En los libros de historia la masacre de San Juan no tiene sino algunas líneas marginales, para seguir justificando la historia tradicional. Esa masacre no tiene la menor importancia, es decir la muerte de 80 personas, como los 400 heridos, de los campamentos mineros no valen nada frente a las aventuras de las castas coloniales. Barrientos está en esos libros como un triunfador, como un personaje que salvó a los coloniales de la aventura comunista, como un ilustre en los salones de la historia, no como un asesino. La minería fue el sostén de la economía de todo el país, de esos fondos se desviaron por ejemplo para la industrialización de Santa Cruz, de esos fondos vivía el país, es decir de la labor de aquellos obreros masacrados. Sobre la miseria de los campamentos mineros usufructuaba el país entero, sus burocracias y sus fechorías. Esos libros de historia tradicional deberían ser quemados en las noches de San Juan, porque son relatos del desprecio de las castas blancoides y coloniales sobre las otras historias de la Bolivia profunda. En definitiva, la historia tradicional que se cuenta hasta hoy, sólo es la excusa perfecta y el encubrimiento perfecto de las historias de sangre contra nuestros pueblos y naciones. Por todo eso no se investiga, las academias de historia son sólo salones de café para las fotos de los cómplices de todas las masacres, de las historias republicanas coloniales.

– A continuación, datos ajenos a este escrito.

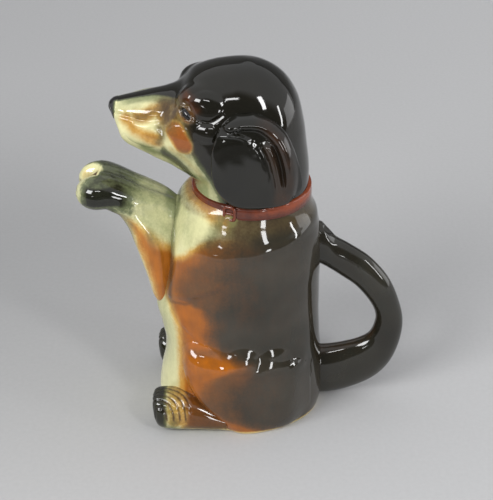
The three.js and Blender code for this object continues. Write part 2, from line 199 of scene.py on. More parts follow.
def sprayed_colours():
    """A node group for glaze sprayed in coats: cream, ochre where the chestnut starts, chestnut, green,
    brown, then black. Noise frays the edge of each coat, and a thin black coat breaks to brown."""
    group = bpy.data.node_groups.new("sprayed coats", "ShaderNodeTree")
    socket = group.interface.new_socket
    for name in ("Rust", "Green", "Brown", "Dark", "Thin", "Fray"):
        socket(name, in_out="INPUT", socket_type="NodeSocketFloat")
    for name in ("Cream", "Ochre", "Rust", "Green", "Brown", "Black", "Mist"):
        socket(name + " coat", in_out="INPUT", socket_type="NodeSocketColor")
    socket("Color", in_out="OUTPUT", socket_type="NodeSocketColor")
    nodes, links = group.nodes, group.links
    given, out = nodes.new("NodeGroupInput").outputs, nodes.new("NodeGroupOutput").inputs
    place = nodes.new("ShaderNodeTexCoord").outputs["Object"]
    hung = nodes.new("ShaderNodeMapping")
    hung.inputs["Scale"].default_value = (1, 1, 0.3)
    links.new(place, hung.inputs["Vector"])
    reckon = partial(maths, group)

    def mixed(share, under, over):
        node = nodes.new("ShaderNodeMix")
        node.data_type = "RGBA"
        for title, value in (("Factor", share), ("A", under), ("B", over)):
            links.new(value, node.inputs[title])
        return node.outputs["Result"]

    def grains(scale, detail, where=place):
        """Noise stretched to fill 0 to 1."""
        return reckon("MULTIPLY_ADD", noise(group, where, scale, detail), 2.2, -0.6, clamp=True)

    blotches, specks, clouds = grains(150, 5), grains(800, 3), grains(32, 2)
    runs = grains(260, 4, hung.outputs["Vector"])
    grain = reckon("MULTIPLY_ADD", specks, 0.25, reckon("MULTIPLY", blotches, 0.4))
    grain = reckon("MULTIPLY_ADD", runs, 0.35, grain)

    def frayed(title):
        """Coat + fray * (grain - 1/2) * 4 * coat * (1 - coat), so that only its soft edge is torn."""
        coat = given[title]
        edge = reckon("MULTIPLY", coat, reckon("SUBTRACT", 1.0, coat))
        torn = reckon("MULTIPLY", reckon("SUBTRACT", grain, 0.5), reckon("MULTIPLY", given["Fray"], 4.0))
        return reckon("MULTIPLY_ADD", edge, torn, coat, clamp=True)

    rust, green, brown, dark = (frayed(title) for title in ("Rust", "Green", "Brown", "Dark"))
    colour = mixed(reckon("MULTIPLY", rust, 2.3, clamp=True), given["Cream coat"], given["Ochre coat"])
    colour = mixed(reckon("POWER", rust, 1.5), colour, given["Rust coat"])
    fringe = reckon("MULTIPLY", reckon("MULTIPLY", dark, 2.4, clamp=True), reckon("SUBTRACT", 1.0, rust))
    colour = mixed(reckon("MAXIMUM", green, fringe), colour, given["Green coat"])
    deep = reckon("MULTIPLY", reckon("MULTIPLY", rust, rust), reckon("MULTIPLY", runs, 0.38))
    colour = mixed(reckon("MAXIMUM", brown, deep), colour, given["Brown coat"])
    night = mixed(reckon("MULTIPLY", clouds, 0.8), given["Black coat"], given["Mist coat"])
    colour = mixed(reckon("POWER", dark, 1.15), colour, night)
    wear_and_painted_shadow = reckon("MULTIPLY", given["Thin"], reckon("MULTIPLY_ADD", blotches, 0.6, 0.2))
    colour = mixed(reckon("MULTIPLY", wear_and_painted_shadow, dark), colour, given["Rust coat"])
    mottle = nodes.new("ShaderNodeHueSaturation")
    links.new(colour, mottle.inputs["Color"])
    links.new(reckon("MULTIPLY_ADD", blotches, 0.22, 0.89), mottle.inputs["Value"])
    links.new(mottle.outputs["Color"], out["Color"])
    return group


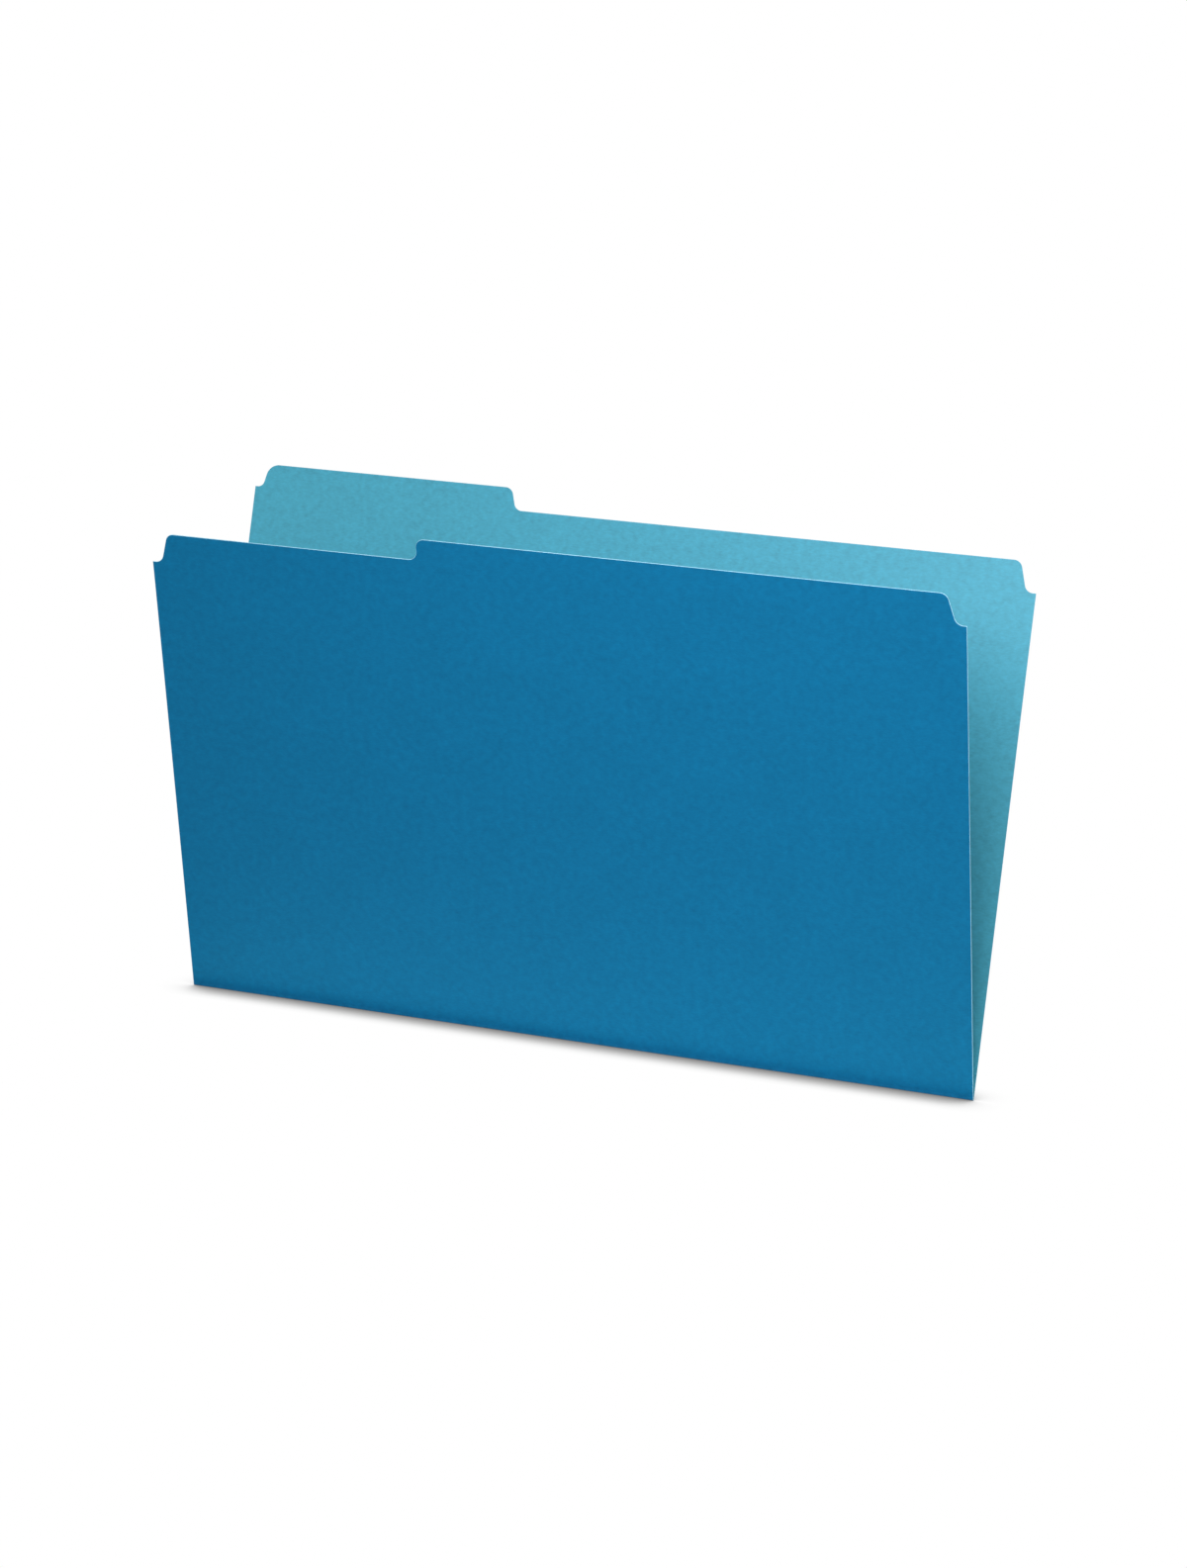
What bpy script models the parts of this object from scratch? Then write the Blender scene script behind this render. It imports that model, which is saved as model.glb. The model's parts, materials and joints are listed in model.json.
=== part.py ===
"""Two-tone card file folder, standing open on its fold. Metres, +Z up.

X runs along the fold, the front flap is on the -Y side, and the fold rests on Z = 0.
"""

import math

import bmesh
import bpy
from mathutils import Matrix, Vector

# Sheet: heights are taken with the folder closed, from the outside of the fold
WIDTH = 0.37465
TAB_HEIGHT = 0.2413
MAIN_HEIGHT = 0.2313
UNDERCUT_HEIGHT = 0.2216
CARD = 0.00028

# Index tab, from the left edge to the middle of its slanted step
TAB_WIDTH = 0.1288
STEP_RUN = 0.0030
STEP_RADIUS = 0.0040

# Corner notches: an S curve from the top edge down to a square shoulder
NOTCH_DEPTH = 0.0135
NOTCH_TOP_INSET = 0.0084
NOTCH_FOOT_INSET = 0.0045
NOTCH_RADIUS = 0.0040
TAB_NOTCH_DEPTH = 0.0105
TAB_NOTCH_TOP_INSET = 0.0060
TAB_NOTCH_FOOT_INSET = 0.0037
TAB_NOTCH_TOP_RADIUS = 0.0060
TAB_NOTCH_FOOT_RADIUS = 0.0030

# Fold: a scored strip that both flaps turn about
OPENING_ANGLE = math.radians(25.6)
CREASE_INNER_RADIUS = 0.00025
CREASE_LEG = 0.0005
TURNING_CLEARANCE = 0.00012

# Facets in each quarter turn of a curve
ARC_FACETS = 10

LEAN = OPENING_ANGLE / 2
HALF_WIDTH = WIDTH / 2
STEP_MIDDLE = TAB_WIDTH - HALF_WIDTH
CREASE_OUTER_RADIUS = CREASE_INNER_RADIUS + CARD
AXIS_HEIGHT = CREASE_OUTER_RADIUS

# Sides of the fold along Y, and of the sheet along X
FRONT = -1
BACK = 1
LEFT = -1
RIGHT = 1


def clear_scene():
    for obj in list(bpy.data.objects):
        bpy.data.objects.remove(obj, do_unlink=True)


def card_material(name, colour, roughness):
    material = bpy.data.materials.new(name)
    material.use_nodes = True
    shader = material.node_tree.nodes["Principled BSDF"]
    shader.inputs["Base Color"].default_value = (*colour, 1.0)
    shader.inputs["Roughness"].default_value = roughness
    shader.inputs["Metallic"].default_value = 0.0
    return material


def outer_coat(name):
    """Material of the darker blue coat on the outside of the sheet."""
    return card_material(name + "_outer_coat", (0.009, 0.160, 0.330), 0.60)


def bare_card(name):
    """Material of the light blue card, seen inside and along every cut edge."""
    return card_material(name + "_bare_card", (0.125, 0.460, 0.680), 0.75)


def above_axis(height):
    """A height from the outside of the closed fold, as a distance from the fold axis."""
    return height - CREASE_OUTER_RADIUS


def flap_start():
    """Distance from the fold axis at which a flap clears the crease through its whole swing."""
    crease_reach = math.hypot(CREASE_OUTER_RADIUS, CREASE_LEG)
    return math.sqrt((crease_reach + TURNING_CLEARANCE) ** 2 - CREASE_INNER_RADIUS**2)


def fillet(before, corner, after, radius):
    """Points of the arc that rounds a corner of an outline."""
    to_before = (before - corner).normalized()
    to_after = (after - corner).normalized()
    half_angle = to_before.angle(to_after) / 2
    centre = corner + (to_before + to_after).normalized() * (radius / math.sin(half_angle))
    tangent_length = radius / math.tan(half_angle)
    first = corner + to_before * tangent_length - centre
    last = corner + to_after * tangent_length - centre
    turn = math.atan2(first.cross(last), first.dot(last))
    count = math.ceil(ARC_FACETS * abs(turn) / (math.pi / 2))
    return [centre + Matrix.Rotation(turn * i / count, 2) @ first for i in range(count + 1)]


def rounded_outline(corners):
    """Closed outline through corners given as (x, z, radius), where radius 0 stays sharp."""
    points = [Vector((x, z)) for x, z, radius in corners]
    outline = []
    for i, (x, z, radius) in enumerate(corners):
        if radius == 0:
            outline.append(points[i])
        else:
            after = points[(i + 1) % len(points)]
            outline += fillet(points[i - 1], points[i], after, radius)
    return outline


def notch(side, top, depth, top_inset, foot_inset, top_radius, foot_radius):
    """Corners of a notch, from the shoulder at the sheet's edge up to the top edge."""
    shoulder = top - depth
    return [
        (side * HALF_WIDTH, shoulder, 0),
        (side * (HALF_WIDTH - foot_inset), shoulder, foot_radius),
        (side * (HALF_WIDTH - top_inset), top, top_radius),
    ]


def plain_notch(side, top):
    return notch(
        side,
        top,
        NOTCH_DEPTH,
        NOTCH_TOP_INSET,
        NOTCH_FOOT_INSET,
        NOTCH_RADIUS,
        NOTCH_RADIUS,
    )


def tab_notch(top):
    """The tab's outer corner, which steps down to a shoulder near the main edge's height."""
    return notch(
        LEFT,
        top,
        TAB_NOTCH_DEPTH,
        TAB_NOTCH_TOP_INSET,
        TAB_NOTCH_FOOT_INSET,
        TAB_NOTCH_TOP_RADIUS,
        TAB_NOTCH_FOOT_RADIUS,
    )


def slanted_step(right_top, left_top):
    """Corners of the step between the main edge and the left third, wider at its foot."""
    half_run = math.copysign(STEP_RUN / 2, left_top - right_top)
    return [
        (STEP_MIDDLE + half_run, right_top, STEP_RADIUS),
        (STEP_MIDDLE - half_run, left_top, STEP_RADIUS),
    ]


def flap_outline(left_top, left_notch):
    """Outline of a flap in its own plane, from the fold up to its top edge."""
    main_top = above_axis(MAIN_HEIGHT)
    corners = [(-HALF_WIDTH, flap_start(), 0), (HALF_WIDTH, flap_start(), 0)]
    corners += plain_notch(RIGHT, main_top)
    corners += slanted_step(main_top, left_top)
    corners += reversed(left_notch)
    return rounded_outline(corners)


def front_outline():
    """The front flap's left third is cut lower, so that the tab behind shows above it."""
    top = above_axis(UNDERCUT_HEIGHT)
    return flap_outline(top, plain_notch(LEFT, top))


def back_outline():
    top = above_axis(TAB_HEIGHT)
    return flap_outline(top, tab_notch(top))


def crease_section():
    """The crease's outer and inner sides in the YZ plane, each from the front leg to the back."""
    bend = math.pi - OPENING_ANGLE
    count = math.ceil(ARC_FACETS * bend / (math.pi / 2))
    front_leg = Vector((-math.sin(LEAN), math.cos(LEAN))) * CREASE_LEG
    back_leg = Vector((math.sin(LEAN), math.cos(LEAN))) * CREASE_LEG
    sides = []
    for radius in (CREASE_OUTER_RADIUS, CREASE_INNER_RADIUS):
        angles = [math.pi + LEAN + bend * i / count for i in range(count + 1)]
        arc = [Vector((radius * math.cos(a), radius * math.sin(a))) for a in angles]
        sides.append([arc[0] + front_leg, *arc, arc[-1] + back_leg])
    return sides


def pull_out(shape, face, offset):
    """Extrudes a face into a solid and returns the moved vertices."""
    extruded = bmesh.ops.extrude_face_region(shape, geom=[face])
    moved = [item for item in extruded["geom"] if isinstance(item, bmesh.types.BMVert)]
    bmesh.ops.translate(shape, verts=moved, vec=offset)
    bmesh.ops.recalc_face_normals(shape, faces=shape.faces)
    return moved


def add_object(name, shape, folder):
    """Makes an object with its origin on the fold axis, coated outside and bare inside."""
    mesh = bpy.data.meshes.new(name)
    shape.to_mesh(mesh)
    shape.free()
    mesh.materials.append(bare_card(name))
    mesh.materials.append(outer_coat(name))
    obj = bpy.data.objects.new(name, mesh)
    bpy.context.scene.collection.objects.link(obj)
    obj.parent = folder
    obj.location = (0, 0, AXIS_HEIGHT)
    return obj


def add_flap(name, side, outline, folder):
    """A flap of card, drawn upright and then leaned out about the fold axis."""
    shape = bmesh.new()
    inner_y = side * CREASE_INNER_RADIUS
    face = shape.faces.new([shape.verts.new((p.x, inner_y, p.y)) for p in outline])
    moved = set(pull_out(shape, face, (0, side * CARD, 0)))
    for face in shape.faces:
        face.material_index = int(moved.issuperset(face.verts))
    flap = add_object(name, shape, folder)
    flap.rotation_euler = (-side * LEAN, 0, 0)
    return flap


def add_crease(folder):
    """The scored strip at the fold: a bend of card with a short leg up each flap."""
    shape = bmesh.new()
    outer, inner = crease_section()
    outer_verts = [shape.verts.new((-HALF_WIDTH, p.x, p.y)) for p in outer]
    inner_verts = [shape.verts.new((-HALF_WIDTH, p.x, p.y)) for p in reversed(inner)]
    end_face = shape.faces.new(outer_verts + inner_verts)
    pull_out(shape, end_face, (WIDTH, 0, 0))
    for face in shape.faces:
        is_side = len(face.verts) == 4
        face.material_index = int(is_side and len(set(outer_verts) & set(face.verts)) == 2)
        face.smooth = is_side
    crease = add_object("fold_crease", shape, folder)
    crease.data.set_sharp_from_angle(angle=math.radians(30))
    return crease


def build_folder():
    clear_scene()
    folder = bpy.data.objects.new("folder", None)
    bpy.context.scene.collection.objects.link(folder)
    add_crease(folder)
    add_flap("front_flap", FRONT, front_outline(), folder)
    add_flap("back_flap", BACK, back_outline(), folder)


build_folder()
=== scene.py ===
import json
import math

import bmesh
import bpy
from mathutils import Matrix, Vector
from mathutils.geometry import intersect_point_line


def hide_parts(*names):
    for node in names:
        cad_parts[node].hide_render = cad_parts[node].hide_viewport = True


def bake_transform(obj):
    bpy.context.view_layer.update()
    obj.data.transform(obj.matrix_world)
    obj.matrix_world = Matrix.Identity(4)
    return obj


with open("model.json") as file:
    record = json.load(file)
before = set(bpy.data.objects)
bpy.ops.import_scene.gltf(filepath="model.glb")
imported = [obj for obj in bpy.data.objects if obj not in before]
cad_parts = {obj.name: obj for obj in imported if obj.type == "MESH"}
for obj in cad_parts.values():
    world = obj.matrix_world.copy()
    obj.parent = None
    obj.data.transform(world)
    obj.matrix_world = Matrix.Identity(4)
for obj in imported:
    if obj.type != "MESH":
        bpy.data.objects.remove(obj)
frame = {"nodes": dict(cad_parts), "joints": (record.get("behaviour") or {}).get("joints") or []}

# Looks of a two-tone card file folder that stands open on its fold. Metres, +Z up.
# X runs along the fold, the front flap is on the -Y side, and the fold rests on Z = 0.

# Sides of the fold along Y
FRONT = -1
BACK = 1

# Places taken from the frame
FOLD_JOINT = next(joint for joint in frame["joints"] if joint["child"] == "front")
AXIS_HEIGHT = FOLD_JOINT["pos_m"][2]
LEAN = math.radians(-FOLD_JOINT["range_deg"][0])
HALF_BEND = math.pi / 2 - LEAN

# Card: bevels and worn band of its cut edges, bow of a flap, and the angle past which its shading
# turns sharp
OUTER_BEVEL = 0.00013
INNER_BEVEL = 0.00004
EDGE_BAND = 0.0009
INWARD_BOW = 0.00024
SMOOTH_ANGLE = math.radians(30)

# Reading an outline: distances that count as none
SAME_POINT = 1e-6
SAME_DEPTH = 1e-5

# Cosine of a turn past which an outline goes back over itself
TURNS_BACK = -0.5

# Rows of vertices up a sheet
BEND_ROWS = 12
FOLD_ROWS = (0.0003, 0.0006, 0.0009, 0.0012, 0.0016, 0.0020, 0.0026)
ROW_STEP = 0.012

# Material slots of a sheet's mesh
COAT, EDGE, CARD = range(3)

# Slots of the rings of faces round a sheet, from its outer side to its inner one
RING_SLOTS = (COAT, EDGE, EDGE, EDGE, CARD)

# Looks of each surface, with linear colours and shares from 0 to 1
OUTER_COAT = {
    "colour": (0.0022, 0.142, 0.314),
    "worn": (0.070, 0.300, 0.500),
    "variation": 0.18,
    "roughness": 0.60,
    "gloss": 0.08,
    "edge_wear": 0.25,
    "fold_wear": 0.10,
}
BARE_CARD = {
    "colour": (0.053, 0.350, 0.494),
    "worn": (0.200, 0.520, 0.680),
    "variation": 0.20,
    "roughness": 0.50,
    "gloss": 0.55,
    "edge_wear": 0.25,
    "fold_wear": 0.05,
}
CUT_EDGE = {
    "colour": (0.380, 0.720, 0.920),
    "worn": (0.380, 0.720, 0.920),
    "variation": 0.06,
    "roughness": 0.80,
    "gloss": 0.20,
    "edge_wear": 0.0,
    "fold_wear": 0.0,
}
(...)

Vidas, familias, naciones destruidas por las historias republicanas hasta hoy repetidas y asumidas como las oficiales. Las nauseabundas academias huelen a sangre y sudor en sus salones señoriales, de intelectuales que desconocen las profundidades de la Bolivia no oficial. Academias que siguen de rodillas frente al occidente impostor y colonial. Academias que prefieren cerrar los ojos ante lo evidente, ante la magnitud de otras historias. Academias como juntuchas de compinches que repiten como loros las mismas coordenadas, las mismas visiones del siglo XVI que justifican la invasión imperial y colonial como razón de ser y sentido del Estado republicano.
La masacre de San Juan es sólo una pequeña parte de la historia del odio, contra nuestras nacionalidades, de la historia oficial republicana colonial. Esa noche en realidad es la larga noche de la colonización occidental, que no termina hasta hoy porque los cómplices son todavía demasiados y los más peligrosos están entre nosotros.